The book was written in 1961 and seems to encapsulate all that we have come to associate with the previous decade. April appears willing to give up any pretence of a career to look after house and children while Frank goes each day to his "boring" office job (but he manages to find time for an affair with a secretary). Everyone drinks and smokes to excess - even in pregnancy. Frank's boss declares electronic computers to be the coming thing.....
Although both Frank and his neighbour Shep sometimes reflect on their time in the army during the war very little of the wider outside world creeps into the empty surburban world of Frank and April and their small circle of acquaintances. April comes up with a plan to move the family to France believing this will give Frank a fresh impetus to "find himself" but from the start you wonder if this will never happen.
Revolutionary Road is powerfully written and draws you into the lives of the Wheelers and their neighbours the Campbells and the Givings. It has some darkly comic moments and many flashes of brilliance. Yes, an American classic.
Did the creators of Mad Men (US TV series) get some of their inspiration from this book?
The Pain of Being 29 June 8, 2008 2 out of 3 found this review helpful
Expectations. This book is about fulfilling your own expectations and not being overwhelmed by bourgeois reality. Yates is the perfect antidote to American positive thinking. He's an American Philip Larkin or Evelyn Waugh mixed in with a bit of Tolstoyan revulsion at the banality and sadness of life.
He's a novelist for writers, I think. His preoccupation with fulfilling talent, doing something exceptional with your life, the desire to escape convention and drudgery is not going to have a wide appeal. His bitterness has a certain Ivy League quality to it. I must admit I kept saying to myself while reading it, life isn't that bad.
Yates manages to wallow in the bad smells, personal failings, corrupt longings, shameful secrets, interpersonal cruelty and huge disappointments of life. Yates illuminates every dark and mouldy corner of snobbery, insensitivity, anger, pain, selfishness, lust, resentment and ingratitude in our social relations. No wonder he struggled to win respect and praise in his lifetime.
Then again. 29 was by far the worst year of my life. One of my dinner party speeches is about how these days, if a person is single, unhappy in their job and living in a place they don't like, something horrible usually happens as 30 looms, because you're just so terrified of what you've got yourself into, and you're old enough to realise just how difficult it is to get out of a bad situation. It seems that it's not just single people who have the problem, married people also have to re-evaluate.
I read this book in Paris, which had a certain piquancy given that the two main characters aspire to move to Paris. Being 39 this year, I can appreciate the terror of life evoked by Yates. He does it so beautifully and with such sublime humour. But things can get better in your thirties.

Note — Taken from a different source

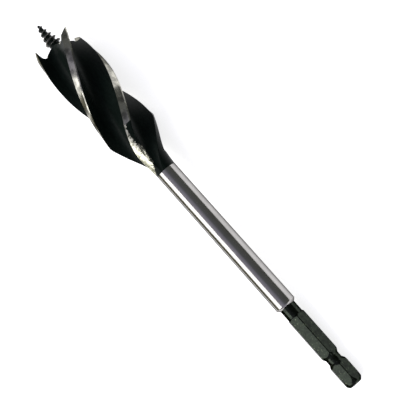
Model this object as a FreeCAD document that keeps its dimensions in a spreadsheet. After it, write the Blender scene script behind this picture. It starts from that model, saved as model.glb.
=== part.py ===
"""A wood drill bit: lead screw, four-cutter fluted head, round shank and hex end, from one bar of steel."""
import FreeCAD, Part
import math
import os
import re
import Sketcher

doc = FreeCAD.newDocument("wood_drill_bit")
sheet = doc.addObject("Spreadsheet::Sheet", "sizes")

# Driving dimensions in millimetres and degrees.
DIMENSIONS = {
    "overall_length": 169.5,
    # lead screw, from its point to where it meets the cutting lips
    "screw_length": 10.7,
    "screw_point_diameter": 0.7,
    "screw_root_diameter": 3.8,
    "screw_neck_diameter": 4.6,
    "screw_neck_length": 0.9,
    # head: the spurs' points stand this far behind the screw's point
    "spur_setback": 10.15,
    "head_diameter": 20.0,
    "land_length": 43.1,
    "cone_angle": 21.5,
    "cone_blend_radius": 16.0,
    # cutting edge of a blade
    "spur_angle": 47.0,
    "notch_depth": 2.65,
    "notch_radius": 2.4,
    "lip_outer_diameter": 10.8,
    "lip_angle": 26.0,
    "edge_relief_angle": 12.0,
    "edge_relief_start": 0.4,
    # flutes
    "flute_lead": 123.3,
    "flute_floor_radius": 3.4,
    "rake_angle": 8.0,
    "blade_width": 2.8,
    "land_margin": 0.5,
    "land_relief": 0.5,
    "flute_overrun": 2.5,
    "runout_length": 22.0,
    "runout_past_cone": 19.2,
    # shank and neck
    "shank_diameter": 7.9,
    "shank_chamfer": 0.85,
    "neck_diameter": 6.0,
    "neck_length": 4.1,
    # hex end, lengths from its end face
    "hex_length": 30.1,
    "hex_flats": 6.35,
    "hex_turned_diameter": 7.2,
    "hex_flat_azimuth": 48.5,
    "hex_front_chamfer": 0.6,
    "end_face_diameter": 4.8,
    "end_chamfer_length": 1.0,
    "end_taper": 0.4,
    "end_taper_length": 3.4,
    "groove_middle": 11.0,
    "groove_floor_width": 1.9,
    "groove_width": 5.2,
    "groove_diameter": 5.2,
    # every turned slope of the hex end is a little hollow
    "slope_hollow_radius": 20.0,
    # how far the outlines of the flats, flutes and reliefs reach past the steel
    "overreach": 1.0,
    # which side of the bit lies uppermost
    "resting_top_azimuth": -74.3,
}
BLADES = 4
BLADE_TURN = 360 // BLADES
HEX_SIDES = 6
FLUTE_SECTIONS = 14
SKIN_TOLERANCE = 0.03
LEAN_STEPS = 30

for row, (name, size) in enumerate(DIMENSIONS.items(), start=1):
    sheet.set("A%d" % row, name)
    sheet.set("B%d" % row, str(size))
    sheet.setAlias("B%d" % row, name)
doc.recompute()

# Heights up the bit from its hex end, as expressions of the sizes.
SPUR = "(overall_length - spur_setback)"
LIP = "(overall_length - screw_length)"
CONE = "(overall_length - spur_setback - land_length)"
HEAD_R = "head_diameter / 2"
SHANK_R = "shank_diameter / 2"
NECK_R = "neck_diameter / 2"
HEX_R = "hex_turned_diameter / 2"
SHANK_END = "(hex_length + neck_length)"


def bound(expression):
    """The expression with the sheet's name before each of its sizes, as objects of the document need it."""
    return re.sub("[a-z_]+", lambda word: "sizes." + word[0] if word[0] in DIMENSIONS else word[0], expression)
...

As much as anything the book is a satire on the destructive self-absorbtion and stupidity of the characters.
Look out for the film with Kate Winslet and Leonardo DiCaprio coming in December 2008.

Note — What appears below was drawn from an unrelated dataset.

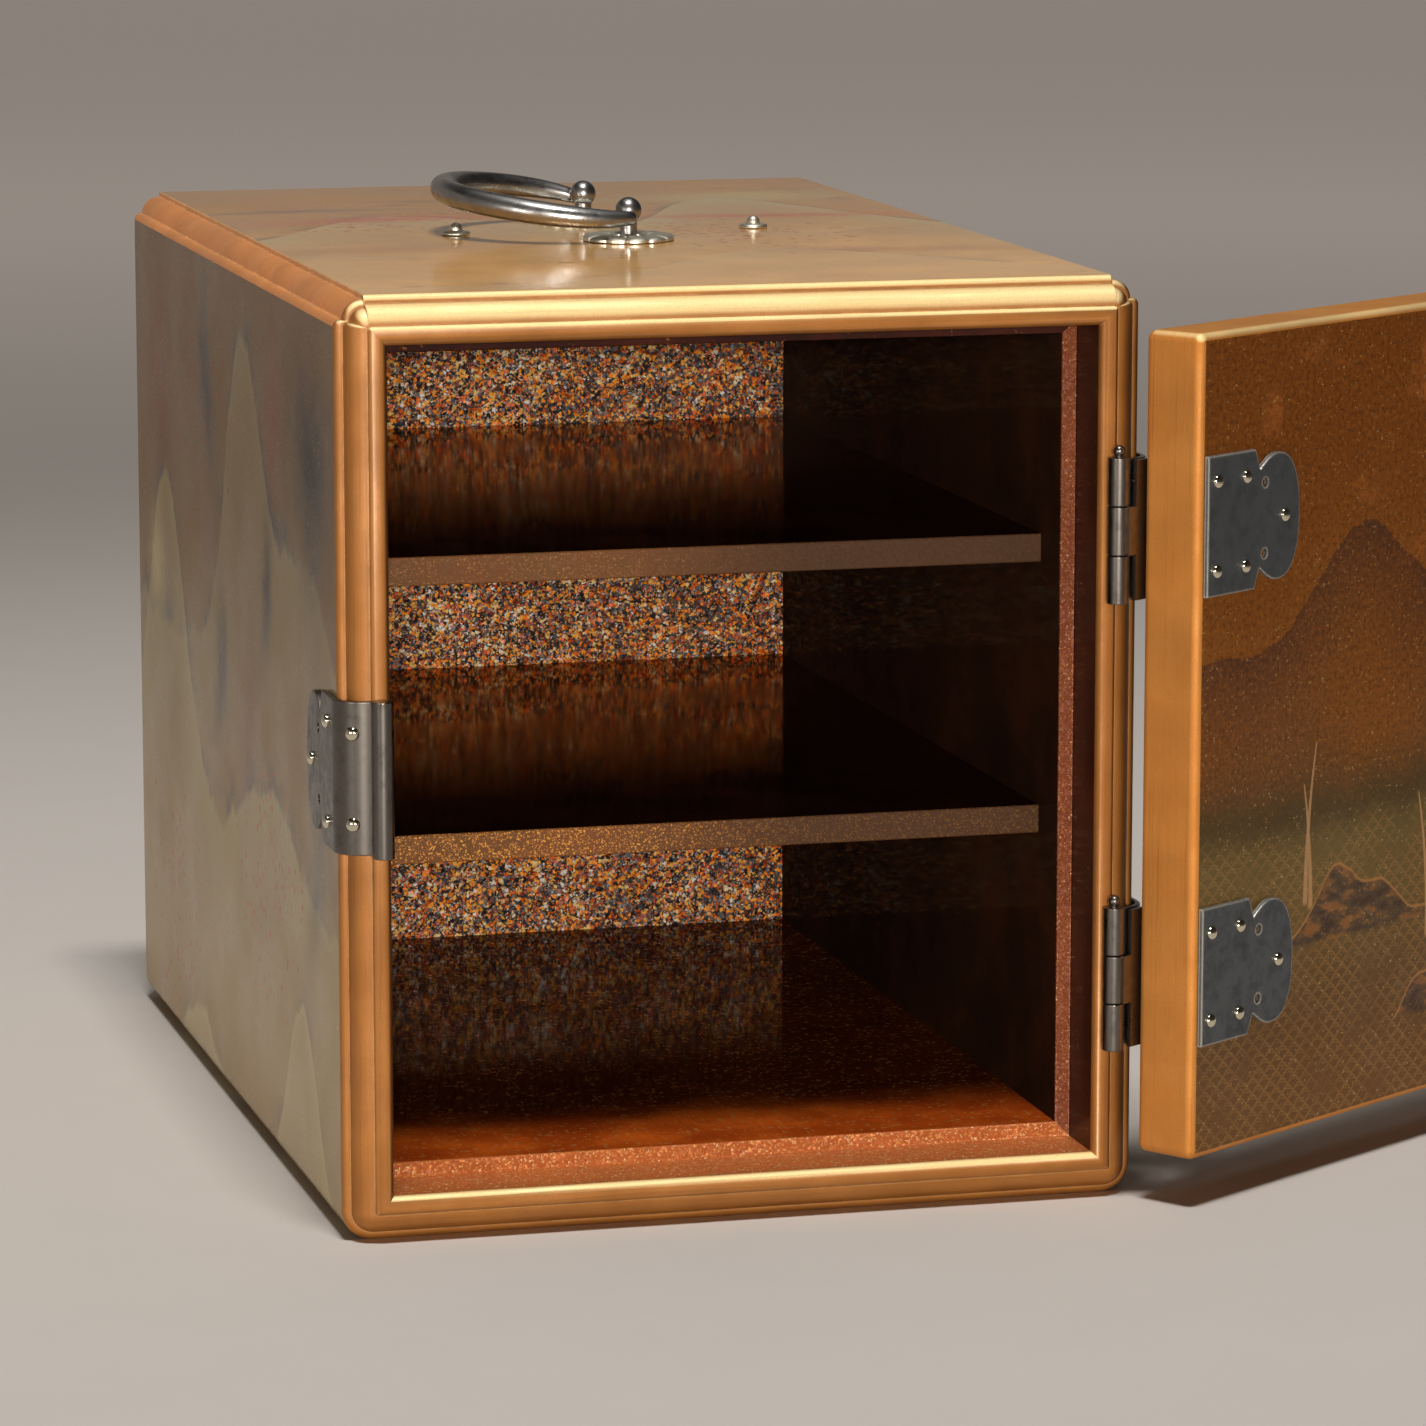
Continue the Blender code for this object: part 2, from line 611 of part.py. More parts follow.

Quite simply, one of the best American novels of the 20th century May 16, 2008 4 out of 4 found this review helpful
An astoundingly well told tale of a couple trying to live happy lives in 50s America. Devastatingly accurate its portrayals of vanity, manhood and ambition as well as deceit, depression and the absurd faces we put on situations attributed to being part of 'normal life'. This is one of the best, most potent American books I've read and it's not hard to see why it was regarded as a classic from the moment it was published.